→ Exercise: Reproduce the opening lines of the records exactly, up to and including the line in which "CUP_DEPTH = 13 * MM" occurs.

→ Data listing:

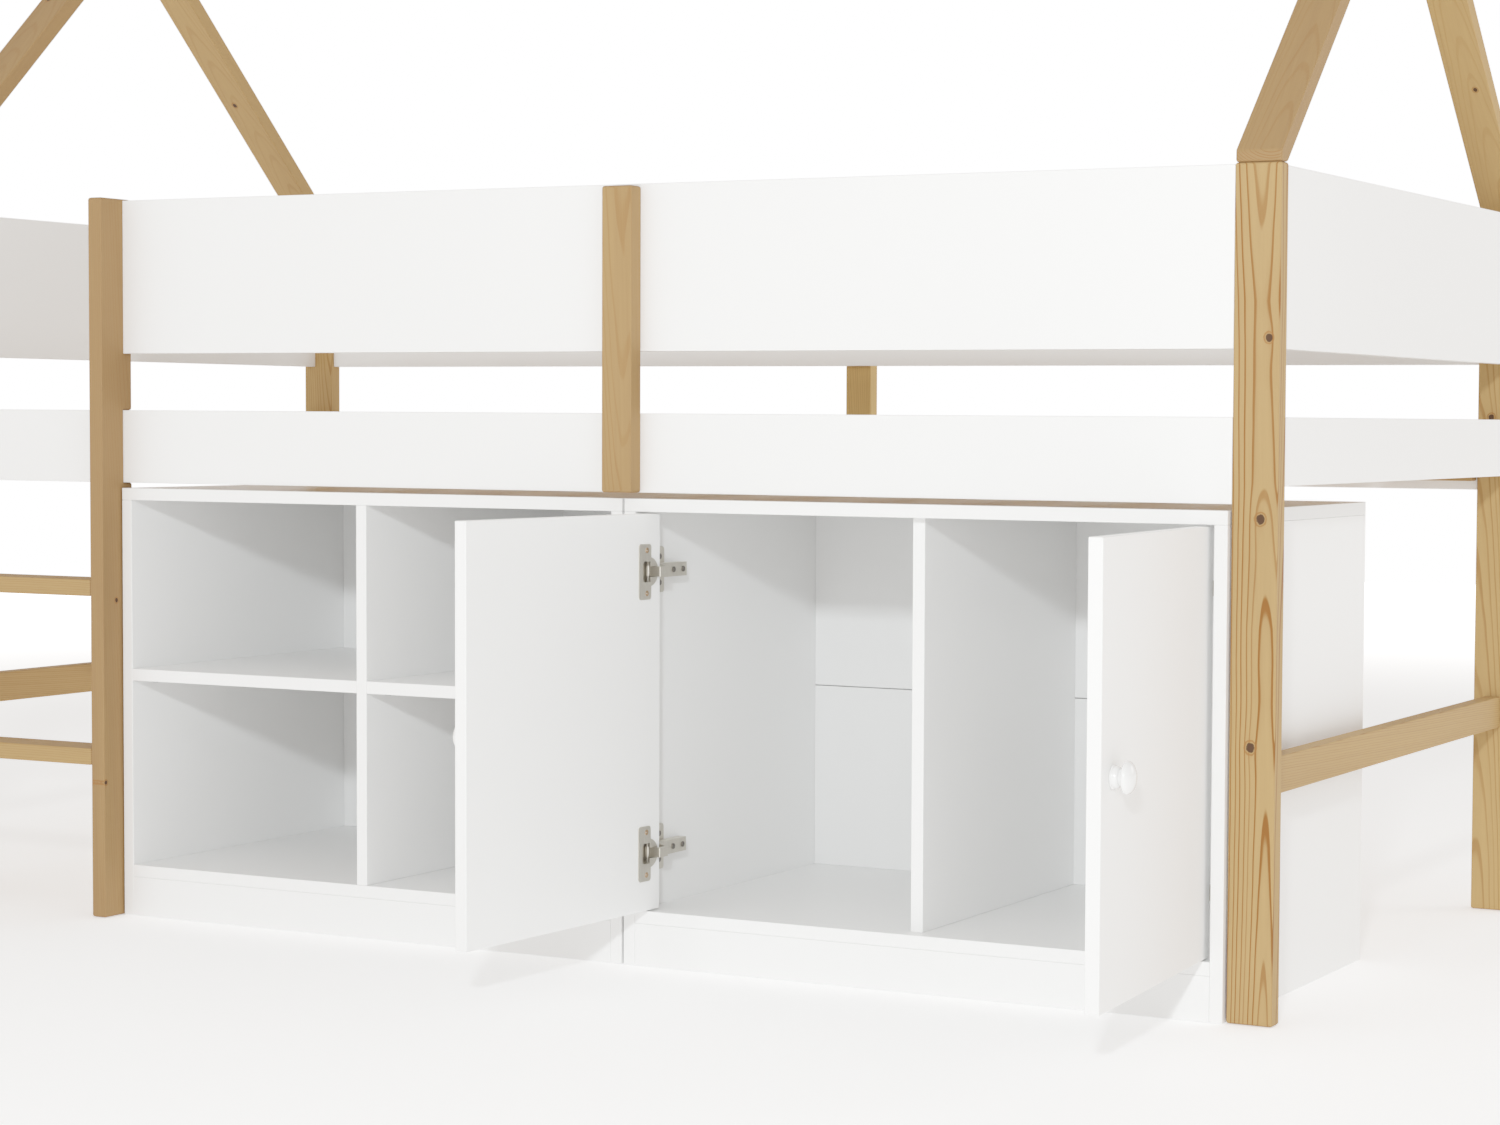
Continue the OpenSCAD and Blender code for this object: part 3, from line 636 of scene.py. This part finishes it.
def cam_cutter(low, high):
    """Cylinders where cam discs sit in this board, or None. They open on its inner face."""
    bm = bmesh.new()
    thin = 0 if high.x - low.x < high.y - low.y else 1
    found = False
    for disc_low, disc_high in solids("cam_discs"):
        middle = (disc_low + disc_high) / 2
        if all(low[i] - MM < middle[i] < high[i] + MM for i in range(3)):
            inward = disc_low[thin] if disc_low[thin] < low[thin] + MM else disc_high[thin]
            outward = disc_high[thin] if inward == disc_low[thin] else disc_low[thin]
            sign = 1 if outward > inward else -1
            axis = Vector((sign, 0, 0)) if thin == 0 else Vector((0, sign, 0))
            start = middle.copy()
            start[thin] = inward - sign * LEAD
            length = CAM_DEPTH + LEAD
            add_cylinder(bm, start + axis * length / 2, axis, CAM_R, length)
            found = True
    if not found:
        bm.free()
        return None
    return link("cutter", mesh_from("cutter", bm))


def shut_turn(side):
    """The turn that carries a door from where it is stored to where it is shut."""
    joint = next(j for j in frame["joints"] if j["child"] == "door_" + side)
    pivot = Vector(joint["pos_m"])
    turn = Matrix.Rotation(math.radians(joint["range_deg"][0]), 4, Vector(joint["axis"]))
    return Matrix.Translation(pivot) @ turn @ Matrix.Translation(-pivot)


CUP_R = 17.5 * MM
CUP_DEPTH = 13 * MM


def door(side):
    """A door with eased edges and the round pockets of its two hinge cups."""
    turn = shut_turn(side)
    low, high = solids("door_" + side, turn)[0]
    holes = bmesh.new()
    for cup_low, cup_high in solids("hinge_cups_" + side, turn):
        x = cup_low.x + CUP_R if side == "left" else cup_high.x - CUP_R
        z = (cup_low.z + cup_high.z) / 2
        add_cylinder(holes, Vector((x, high.y, z)), Y, CUP_R, 2 * CUP_DEPTH)
    bm = bmesh.new()
    add_box(bm, low, high)
    obj = link("white_door_" + side, mesh_from("door_" + side, bm))
    soften(obj, BOARD_EDGE, 2, link("cutter", mesh_from("cutter", holes)))
    obj.data.transform(turn.inverted())
    return finish_piece(obj, "door_" + side, white_board, "door_" + side)


def board(node, material=white_board):
    boxes = solids(node)
    bm = bmesh.new()
    for low, high in boxes:
        add_box(bm, low, high)
    obj = link("white_" + node, mesh_from(node, bm))
    soften(obj, BOARD_EDGE, 2, cam_cutter(*boxes[0]))
    return finish_piece(obj, node, material)


def make_boards():
    for place in ("front", "back", "left", "right"):
        board("guard_" + place)
    for node in ("side_board_front", "side_board_back", "end_board_left", "end_board_right"):
        board(node)
    for unit in ("open_unit_", "cupboard_"):
        board(unit + "top", white_top)
        for part in ("side_left", "side_right", "divider", "bottom", "plinths", "backs"):
            board(unit + part)
    board("open_unit_shelves")
    for side in ("left", "right"):
        door(side)
        knob(side)


def arc(start, end, count):
    """Angles from start to end, in radians, from degrees."""
    return [math.radians(start + (end - start) * i / (count - 1)) for i in range(count)]


def knob_outline(r, length):
    """(radius, distance from the door) along the turned knob: beaded foot, waist and round head."""
    foot, waist = 0.75 * r, 0.5 * r
    bead, bead_l, foot_l = 1.1 * MM, 2.6 * MM, 0.34 * length
    front, back = 0.38 * length, 0.2 * length
    head = length - front
    rim = foot - bead
    points = [(0.0, 0.0)]
    points += [(rim + bead * math.cos(a), bead + bead * math.sin(a)) for a in arc(-90, 60, 9)]
    fall = foot - 1.2 * MM - waist
    rise = foot_l - bead_l
    points += [(waist + fall * math.cos(a), bead_l + rise * math.sin(a)) for a in arc(0, 88, 12)]
    points += [(r * math.cos(a), head + back * math.sin(a)) for a in arc(-60, 0, 10)]
    points += [(r * math.cos(a), head + front * math.sin(a)) for a in arc(6, 90, 15)]
    return points


def knob(side):
    turn = shut_turn(side)
    low, high = solids("knob_" + side, turn)[0]
    middle = (low + high) / 2
    bm = bmesh.new()
    verts = [
        bm.verts.new((middle.x + r, high.y - out, middle.z))
        for r, out in knob_outline((high.x - low.x) / 2, high.y - low.y)
    ]
    edges = [bm.edges.new(pair) for pair in zip(verts, verts[1:])]
    bmesh.ops.spin(
        bm, geom=verts + edges, cent=(middle.x, 0, middle.z), axis=Y, angle=math.tau, steps=72,
        use_merge=True,
    )
    bmesh.ops.remove_doubles(bm, verts=bm.verts, dist=WELD)
    obj = link("turned_knob_" + side, mesh_from("knob_" + side, bm))
    obj.data.transform(turn.inverted())
    obj.data.shade_smooth()
    obj.data.set_sharp_from_angle(angle=math.radians(50))
    return finish_piece(obj, "knob_" + side, white_gloss, "door_" + side)


# ---------- metal and small parts ----------


def dress(nodes, material):
    for node in nodes:
        obj = frame["nodes"][node]
        obj.data.materials.clear()
        obj.data.materials.append(material)


def beech():
    """Bare beech, with the short dark flecks of its rays."""
    material, tree, shader = new_material("beech_dowel")
    place = tree.nodes.new("ShaderNodeTexCoord").outputs["Object"]
    fleck = noise(tree, place, (900, 900, 900), 1.0).step(0.12, 0.22)
    cloud = noise(tree, place, (60, 60, 60), 2.0, (1, 5, 2))
    pale = mix_colour(tree, cloud + 0.5, linear(206, 170, 122), linear(186, 148, 102))
    colour = mix_colour(tree, fleck * 0.5, pale, linear(150, 108, 70))
    tree.links.new(colour, shader.inputs["Base Color"])
    plug(tree, fleck * 0.1 + 0.6, shader.inputs["Roughness"])
    add_bump(tree, shader, cloud - fleck * 0.5, 0.00005)
    return material


# A cross recess: half its length, half its width and its depth
RECESS = (2.0 * MM, 0.5 * MM, 1.4 * MM)


def cross_screws(side, material):
    """The screws of a door, with a cross recess in the heads that lie in the hinge flanges."""
    node = "door_screws_" + side
    turn = shut_turn(side)
    inner_face = solids("door_" + side, turn)[0][1].y
    reach, half, depth = RECESS
    cuts = bmesh.new()
    for low, high in solids(node, turn):
        middle = (low + high) / 2
        if high.y > inner_face:
            for dx, dz in ((reach, half), (half, reach)):
                add_box(
                    cuts,
                    Vector((middle.x - dx, high.y - depth, middle.z - dz)),
                    Vector((middle.x + dx, high.y + depth, middle.z + dz)),
                )
    obj = link("cross_" + node, frame["nodes"][node].data.copy())
    obj.data.transform(turn)
    hole = obj.modifiers.new("recess", "BOOLEAN")
    hole.operation = "DIFFERENCE"
    hole.solver = "EXACT"
    hole.use_self = True
    cutter = link("cutter", mesh_from("cutter", cuts))
    hole.object = cutter
    apply_modifiers(obj)
    bpy.data.objects.remove(cutter)
    obj.data.transform(turn.inverted())
    obj.data.shade_smooth()
    obj.data.set_sharp_from_angle(angle=SHARP)
    return finish_piece(obj, node, material, "door_" + side)


def make_metal():
    nickel = metal("hinge_nickel", (0.74, 0.70, 0.62, 1.0), 0.4, (300, 300, 30))
    brass = metal("screw_brass", (0.62, 0.42, 0.26, 1.0), 0.34, (200, 200, 200))
    zinc = metal("zinc_steel", (0.62, 0.62, 0.63, 1.0), 0.38, (200, 200, 200))
    hinge = ["hinge_plates", "hinge_arms"]
    for side in ("left", "right"):
        hinge += ["hinge_cups_" + side, "hinge_pins_" + side]
    dress(hinge, nickel)
    dress(["hinge_screws"], metal("screw_steel", (0.24, 0.22, 0.2, 1.0), 0.35, (200, 200, 200)))
    dress(["cam_discs", "cam_bolts", "upright_screws", "shelf_pins"], zinc)
    for side in ("left", "right"):
        cross_screws(side, brass)
    dress(["dowels"], beech())


# ---------- studio ----------

FLOOR_R = 9.0
# Just below the feet, so that the floor doesn't show through them
FLOOR_DROP = 0.5 * MM
# The floor shines a little, and more from the first to the second of these distances, so that
# it fades into the white ground
GLOW_FADE = (3.0, 8.5)
FLOOR_GLOW = 0.7
# Highlights roll off towards this brightness, which is shown as pure white
WHITE_POINT = 2.6
TONE_LEVELS = (0.04, 0.1, 0.18, 0.28, 0.4, 0.55, 0.72, 0.92, 1.15, 1.4, 1.7, 2.1)
WORLD_TONE = (1.0, 0.96, 0.92)
WORLD_STRENGTH = 1.3
LAMP_AIM = Vector((0.3, -0.2, 0.5))
LAMPS = [
    # name, place, diameter, watts, colour
    ("key_right", (2.28, -4.3, 1.83), 0.25, 148.0, (0.92, 0.97, 1.0)),
    ("key_left", (-0.66, -4.3, 1.83), 0.25, 10.0, (0.92, 0.97, 1.0)),
    ("back_right", (2.4, 1.4, 1.0), 1.0, 8.0, (1.0, 0.99, 0.98)),
]


def make_studio():
    world = bpy.data.worlds.new("studio")
    bpy.context.scene.world = world
    world.use_nodes = True
    tree = world.node_tree
    tree.nodes.clear()
    out = tree.nodes.new("ShaderNodeOutputWorld")
    seen = tree.nodes.new("ShaderNodeBackground")
    light = tree.nodes.new("ShaderNodeBackground")
    seen.inputs["Strength"].default_value = WHITE_POINT
    light.inputs["Color"].default_value = (*WORLD_TONE, 1.0)
    light.inputs["Strength"].default_value = WORLD_STRENGTH
    seen.inputs["Color"].default_value = (1.0, 1.0, 1.0, 1.0)
    path = tree.nodes.new("ShaderNodeLightPath")
    mix = tree.nodes.new("ShaderNodeMixShader")
    tree.links.new(path.outputs["Is Camera Ray"], mix.inputs[0])
    tree.links.new(light.outputs[0], mix.inputs[1])
    tree.links.new(seen.outputs[0], mix.inputs[2])
    tree.links.new(mix.outputs[0], out.inputs[0])

    bm = bmesh.new()
    bmesh.ops.create_circle(bm, cap_ends=True, segments=96, radius=FLOOR_R)
    floor = link("floor", mesh_from("floor", bm))
    floor.location.z = -FLOOR_DROP
    material, tree, shader = new_material("floor_paper")
    shader.inputs["Base Color"].default_value = (0.9, 0.9, 0.9, 1.0)
    shader.inputs["Roughness"].default_value = 0.9
    shader.inputs["Specular IOR Level"].default_value = 0.1
    place = tree.nodes.new("ShaderNodeTexCoord").outputs["Object"]
    fx, fy, _ = split(tree, place)
    away = (fx * fx + fy * fy).math("SQRT")
    glow = away.step(*GLOW_FADE) * WHITE_POINT + FLOOR_GLOW
    shader.inputs["Emission Color"].default_value = (1.0, 1.0, 1.0, 1.0)
    plug(tree, glow, shader.inputs["Emission Strength"])
    floor.data.materials.append(material)

    for name, place, size, watts, tone in LAMPS:
        lamp = bpy.data.lights.new(name, "AREA")
        lamp.shape = "DISK"
        lamp.size = size
        lamp.energy = watts
        lamp.color = tone
        obj = bpy.data.objects.new(name, lamp)
        obj.location = place
        obj.rotation_euler = (LAMP_AIM - Vector(place)).to_track_quat("-Z", "Y").to_euler()
        bpy.context.scene.collection.objects.link(obj)

    view = bpy.context.scene.view_settings
    view.view_transform = "Standard"
    view.look = "None"
    view.use_curve_mapping = True
    mapping = view.curve_mapping
    mapping.white_level = (WHITE_POINT,) * 3
    curve = mapping.curves[3]
    for level in TONE_LEVELS:
        shown = level * (1 + level / WHITE_POINT**2) / (1 + level)
        curve.points.new(level / WHITE_POINT, shown)
    mapping.update()


make_camera()
make_studio()
make_frame()
make_boards()
make_metal()
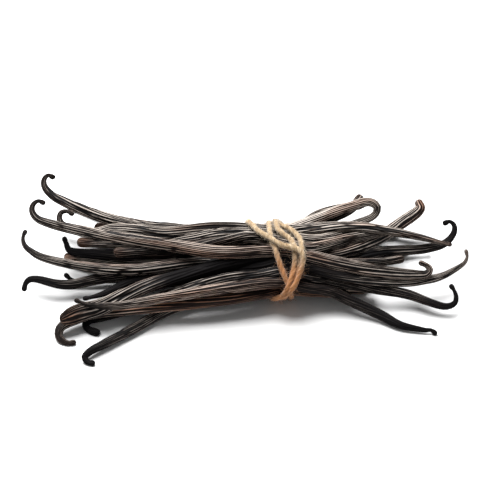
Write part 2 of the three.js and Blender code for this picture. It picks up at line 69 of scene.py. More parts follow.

→ Complete output:
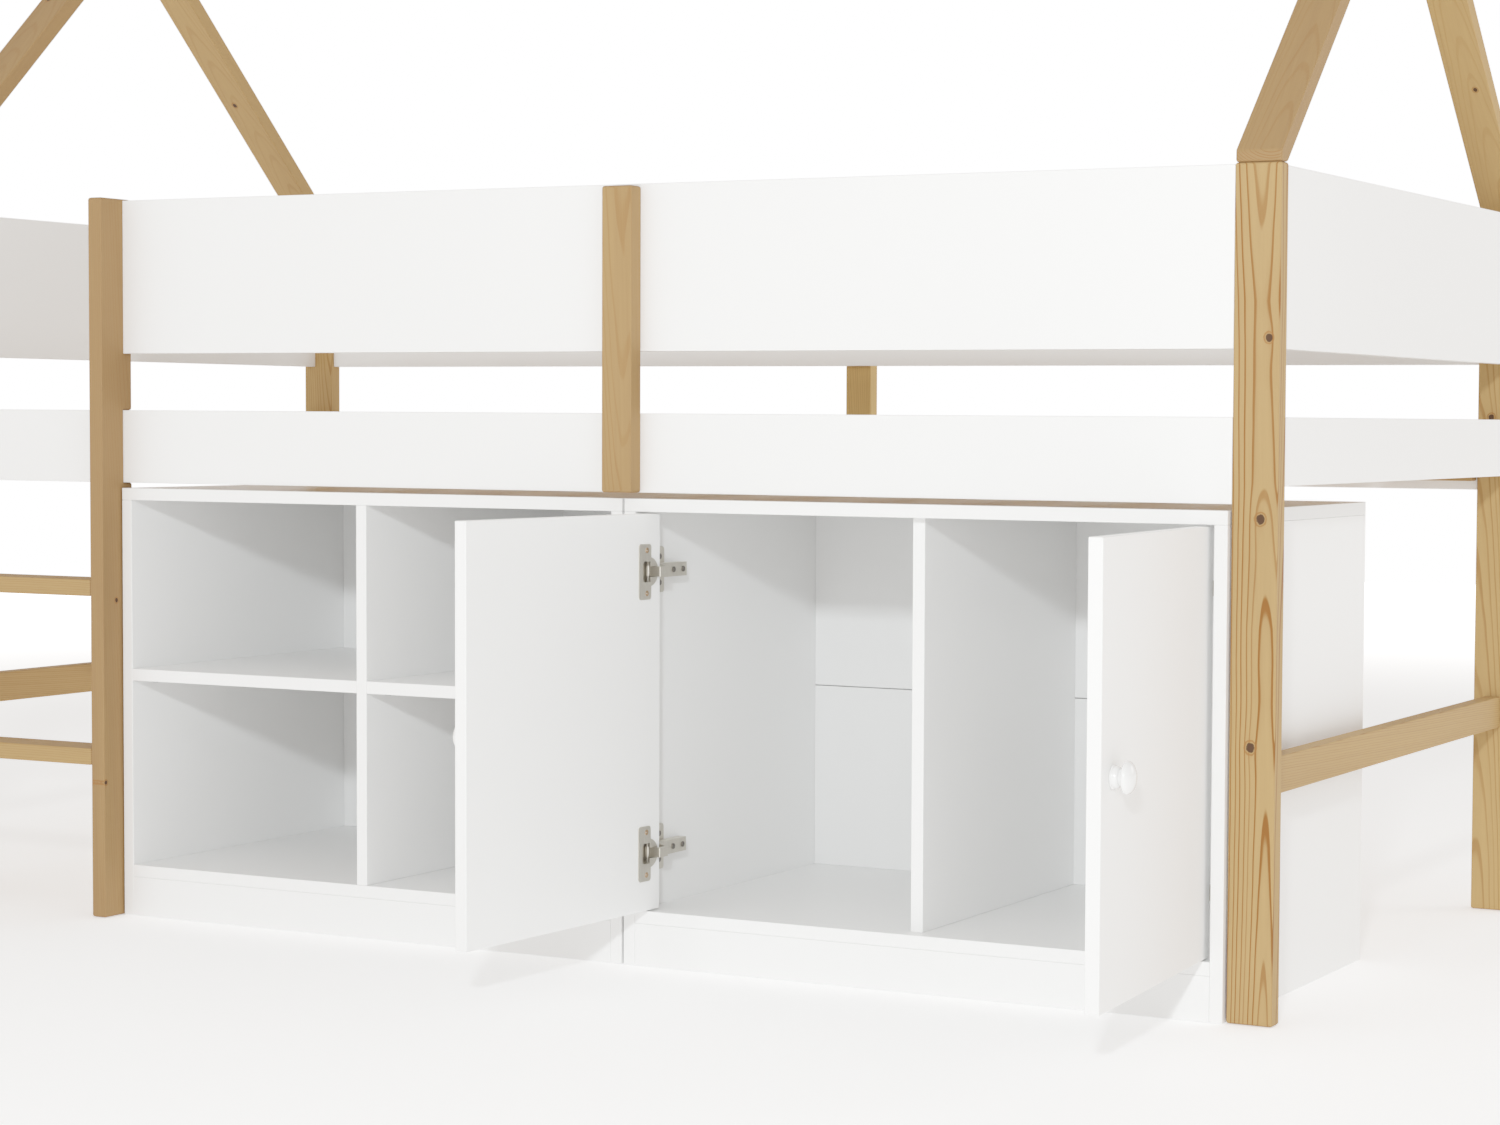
Continue the OpenSCAD and Blender code for this object: part 3, from line 636 of scene.py. This part finishes it.
def cam_cutter(low, high):
    """Cylinders where cam discs sit in this board, or None. They open on its inner face."""
    bm = bmesh.new()
    thin = 0 if high.x - low.x < high.y - low.y else 1
    found = False
    for disc_low, disc_high in solids("cam_discs"):
        middle = (disc_low + disc_high) / 2
        if all(low[i] - MM < middle[i] < high[i] + MM for i in range(3)):
            inward = disc_low[thin] if disc_low[thin] < low[thin] + MM else disc_high[thin]
            outward = disc_high[thin] if inward == disc_low[thin] else disc_low[thin]
            sign = 1 if outward > inward else -1
            axis = Vector((sign, 0, 0)) if thin == 0 else Vector((0, sign, 0))
            start = middle.copy()
            start[thin] = inward - sign * LEAD
            length = CAM_DEPTH + LEAD
            add_cylinder(bm, start + axis * length / 2, axis, CAM_R, length)
            found = True
    if not found:
        bm.free()
        return None
    return link("cutter", mesh_from("cutter", bm))


def shut_turn(side):
    """The turn that carries a door from where it is stored to where it is shut."""
    joint = next(j for j in frame["joints"] if j["child"] == "door_" + side)
    pivot = Vector(joint["pos_m"])
    turn = Matrix.Rotation(math.radians(joint["range_deg"][0]), 4, Vector(joint["axis"]))
    return Matrix.Translation(pivot) @ turn @ Matrix.Translation(-pivot)


CUP_R = 17.5 * MM
CUP_DEPTH = 13 * MM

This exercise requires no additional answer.